Gastroenterologist joins Wayne Health's new clinic
By Phyllis Moore
Published in News on January 30, 2012 1:46 PM
News-Argus/MICHAEL BETTS
Gastroenterologist Dr. Stewart Futch is the first doctor hired as part of the Wayne Health Medical Clinic, an affiliate of Wayne Health Physicians.
As a child growing up in Virginia, Stewart Futch was a typical boy, scoping out frogs in his backyard.
His mother, a career nurse, always encouraged him to enter medicine.
But perhaps what really sealed his fate was being named "Most Likely to Do Something in Science or Medicine" in third grade.
"I always had an interest in science," he admits, recalling the class vote that prompted the award, a dissecting kit and a microscope. "I went home and dissected frogs ... I would take sugar and salt and food coloring, look at the different colors under a microscope.
"I always knew that was something I was going to do."
The self-professed "lifetime student" earned a master's degree in microbiology and immunology from the Medical College of Virginia before graduating from Eastern Virginia Medical School and going on to complete specialized fellowship training in gastroenterology, earning the title of chief fellow in his final year.
Dr. Futch is the first physician hired as part of Wayne Health Medical Clinic, an affiliate of Wayne Health Physicians. While his practice is currently at 1506 Wayne Memorial Drive, he will eventually be housed with other physicians also recruited to the area, in a proposed medical office to be constructed near the hospital.
He primarily works with patients who suffer from digestive issues including acid reflux, ulcers, hepatitis, cirrhosis, Crohn's disease, colitis and digestive cancers.
But after being a student himself for more than 20 years, he also fashions himself as an educator.
"I'm trying to spend some of my time teaching my patients what they can do and take an active role in managing their illness as well," he said. "I think when patients understand why they're on a medicine and what they're doing that's making them worse, they take a little more active role in their care and they get to be a better patient."
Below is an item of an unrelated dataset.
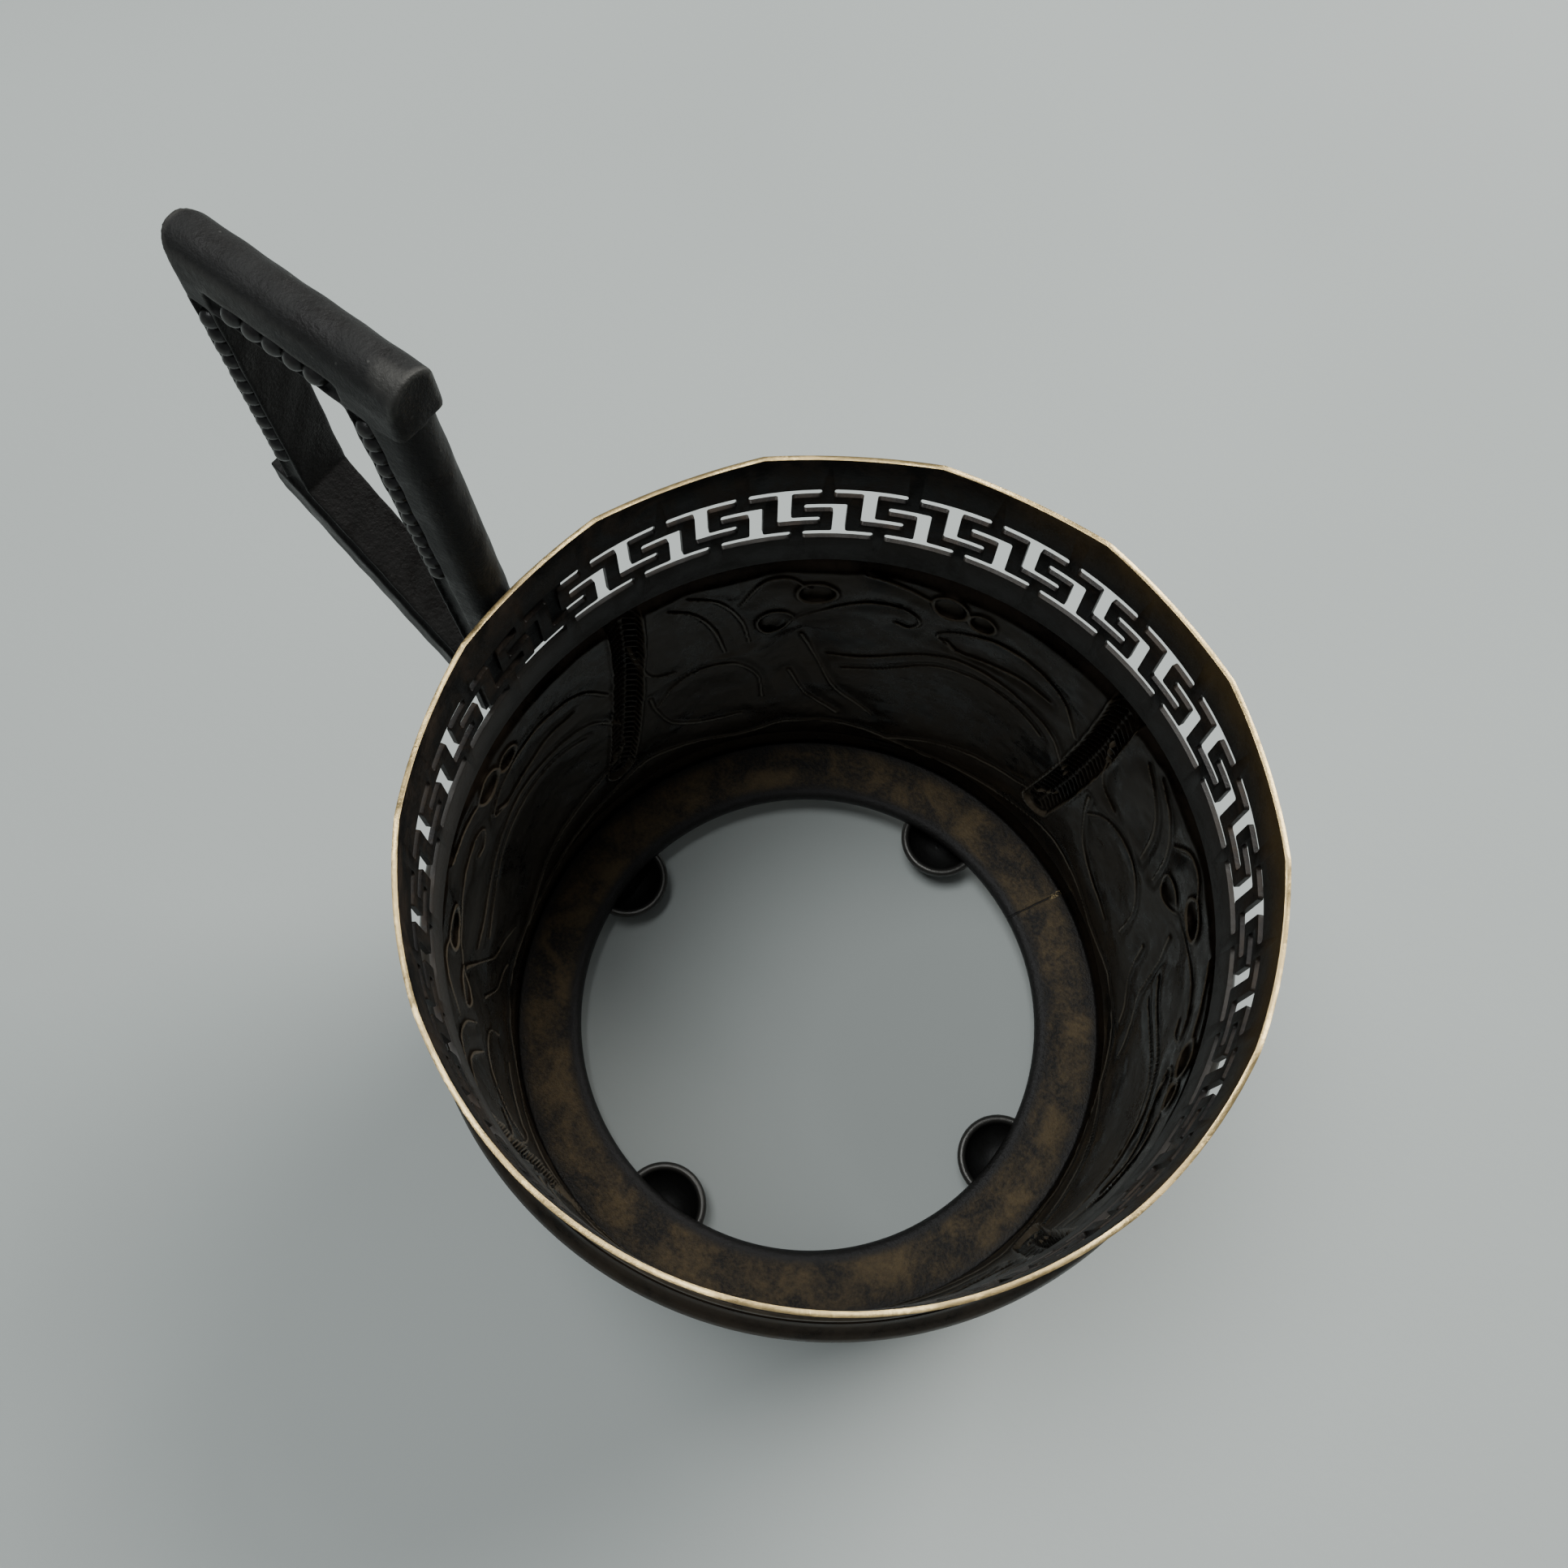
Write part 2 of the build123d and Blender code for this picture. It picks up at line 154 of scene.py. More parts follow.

Physicians don't always have the luxury of spending much time with each patient, but Dr. Futch says it's an invaluable part of the process.
"When I was reading the biography of William Osler (Canadian teacher and scholar of the natural history of diseases), he said, 'If you listen to the patients long enough they'll probably tell you exactly what's wrong with them. Talk to the patients. You learn a lot about what's going on.'"
In the few short months he has set up his local practice, the doctor said it has gotten very busy very fast. In addition to handling appointments and referrals of patients with acute and chronic illnesses, he also has a packed schedule of procedures he does at the hospital.
"We also do clinical nutrition, counseling patients on dietary things," he said.
The divorced father of two sons -- one attending UNC-Chapel Hill, the other in high school in New Bern -- said he is enjoying his new role as a Wayne County doctor.
"Since I have been an employee of the hospital and Wayne Memorial's commitment to taking care of patients in the community, it's been wonderful," he said. "The hospital has been very supportive, the community has been very open to me."